What advice do you have for people who are struggling right now?

I like to say that I am the Queen of the Dark Clouds. I mean, what have I done in life? Mastered the art of adversity. And yet – and I really feel strongly about this – life is really, really hard. And it’s just uniquely hard in different ways for different people. The most important part of my work is about getting through it, about, finding ways, and muscles inside of yourself, and all the things that you need to get yourself through whatever it is that’s hitting you. Everyone is having to face themselves right now, because we’re pretty much quarantined, and I like to imagine that, if life’s a game, the point of the game is to find as many slices of ease and joy as you can. That’s the point.
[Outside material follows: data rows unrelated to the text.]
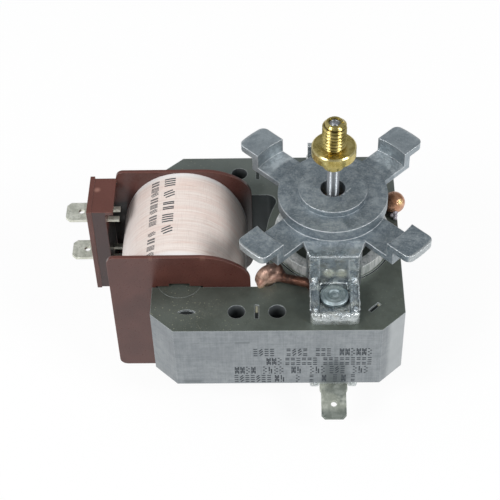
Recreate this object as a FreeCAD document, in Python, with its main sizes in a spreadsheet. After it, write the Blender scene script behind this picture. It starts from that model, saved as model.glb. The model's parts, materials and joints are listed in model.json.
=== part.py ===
import FreeCAD, Part
import math
import os
import types

import Sketcher

# Oven fan motor: a shaded-pole motor with a U-shaped lamination stack, a coil on a closing core,
# a rotor on a vertical shaft between two die-cast brackets, and a threaded bush for the fan.
#
# Frame: origin on the shaft axis at the bush's collar, where the fan seats, +Z up along the shaft,
# +X towards the rotor end and -X towards the coil. Most pieces are drawn from the top face of the
# stack, which lies seat_height below the origin. Sizes are in millimetres and degrees.

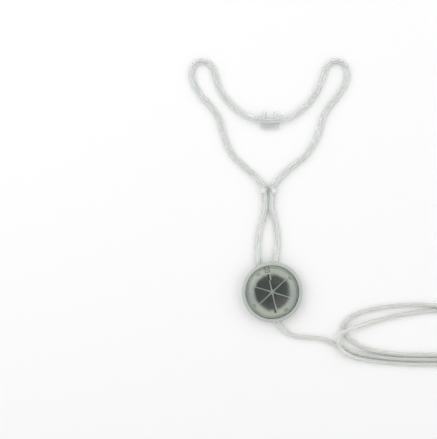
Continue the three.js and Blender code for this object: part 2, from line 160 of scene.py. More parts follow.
def spline(points, step):
    """Points about a step apart on a smooth centripetal curve through the given ones."""
    listed = [Vector(p) for p in points]
    listed.insert(0, 2 * listed[0] - listed[1])
    listed.append(2 * listed[-1] - listed[-2])
    line = []
    for before, start, end, after in zip(listed, listed[1:], listed[2:], listed[3:]):
        pairs = ((before, start), (start, end), (end, after))
        gaps = [max((b - a).length ** 0.5, 1e-4) for a, b in pairs]
        leave = (start - before) / gaps[0] - (end - before) / (gaps[0] + gaps[1]) + (end - start) / gaps[1]
        reach = (end - start) / gaps[1] - (after - start) / (gaps[1] + gaps[2]) + (after - end) / gaps[2]
        leave *= gaps[1]
        reach *= gaps[1]
        count = max(2, round((end - start).length / step))
        for i in range(count):
            t = i / count
            line.append(start + leave * t + (3 * (end - start) - 2 * leave - reach) * t * t
                        + (2 * (start - end) + leave + reach) * t ** 3)
    line.append(listed[-2])
    return line


def rings(path, radii, sides):
    """Points of circles round a path, turned as little as possible from one to the next."""
    points = []
    side = None
    for i, centre in enumerate(path):
        ahead = (path[min(i + 1, len(path) - 1)] - path[max(i - 1, 0)]).normalized()
        if side is None:
            side = ahead.orthogonal()
        side = (side - ahead * side.dot(ahead)).normalized()
        other = ahead.cross(side)
        for k in range(sides):
            angle = 2 * math.pi * k / sides
            points.append(centre + radii[i] * (side * math.cos(angle) + other * math.sin(angle)))
    return points


def rod(name, path, radii, sides):
    """A closed solid rod along a path in millimetres."""
    points = rings(path, radii, sides)
    faces = []
    for i in range(len(path) - 1):
        for k in range(sides):
            a, b = i * sides + k, i * sides + (k + 1) % sides
            faces.append((a, b, b + sides, a + sides))
    faces.append(tuple(reversed(range(sides))))
    faces.append(tuple(range((len(path) - 1) * sides, len(path) * sides)))
    return mesh_from(name, points, faces)


def tube(name, path, outside, inside, sides):
    """A hollow tube along a path, with its wall as thick as the real one."""
    count = len(path)
    points = rings(path, [outside] * count, sides) + rings(path, [inside] * count, sides)
    shift = count * sides
    faces = []
    for i in range(count - 1):
        for k in range(sides):
            a, b = i * sides + k, i * sides + (k + 1) % sides
            faces.append((a, b, b + sides, a + sides))
            faces.append((shift + a, shift + a + sides, shift + b + sides, shift + b))
    last = (count - 1) * sides
    for k in range(sides):
        n = (k + 1) % sides
        faces.append((k, shift + k, shift + n, n))
        faces.append((last + k, last + n, shift + last + n, shift + last + k))
    piece = smooth(mesh_from(name, points, faces), 60)

    # Coordinates that run along the tube, for the lengthwise lines of its material
    along = [0.0]
    for before, after in zip(path, path[1:]):
        along.append(along[-1] + (after - before).length)
    space = piece.data.attributes.new("tube_space", "FLOAT_VECTOR", "POINT")
    for i, vertex in enumerate(space.data):
        angle = 2 * math.pi * (i % sides) / sides
        vertex.vector = (outside * MM * math.cos(angle), outside * MM * math.sin(angle),
                         along[i // sides % count] * MM)
    return piece


def turned(name, profile, segments=160):
    """A solid turned about the vertical axis from [radius, height] pairs."""
    points = []
    faces = []
    rows = []
    for radius, height in profile:
        if radius == 0:
            rows.append([len(points)] * segments)
            points.append((0, 0, height))
            continue
        rows.append(list(range(len(points), len(points) + segments)))
        for k in range(segments):
            angle = 2 * math.pi * k / segments
            points.append((radius * math.cos(angle), radius * math.sin(angle), height))
    for lower, upper in zip(rows, rows[1:]):
        for k in range(segments):
            n = (k + 1) % segments
            corners = list(dict.fromkeys((lower[k], lower[n], upper[n], upper[k])))
            if len(corners) > 2:
                faces.append(corners)
    return outward(mesh_from(name, points, faces))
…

However many slices you can get. The person that gets the most ease and joy is the winner. There is no there, there. There’s never NOT going to be difficulty, But know that you can, and you will. Think about the people you enjoy the most in your life. I would vouch to say that they are people that, when you are around, you feel the joy, and the ease.

Liz Pryor's second book, Look at You Now: How Keeping a Teenage Secret Changed My Life Forever was optioned by Sony Television. She recently reunited with her firstborn child, and is writing her next book, a sequel.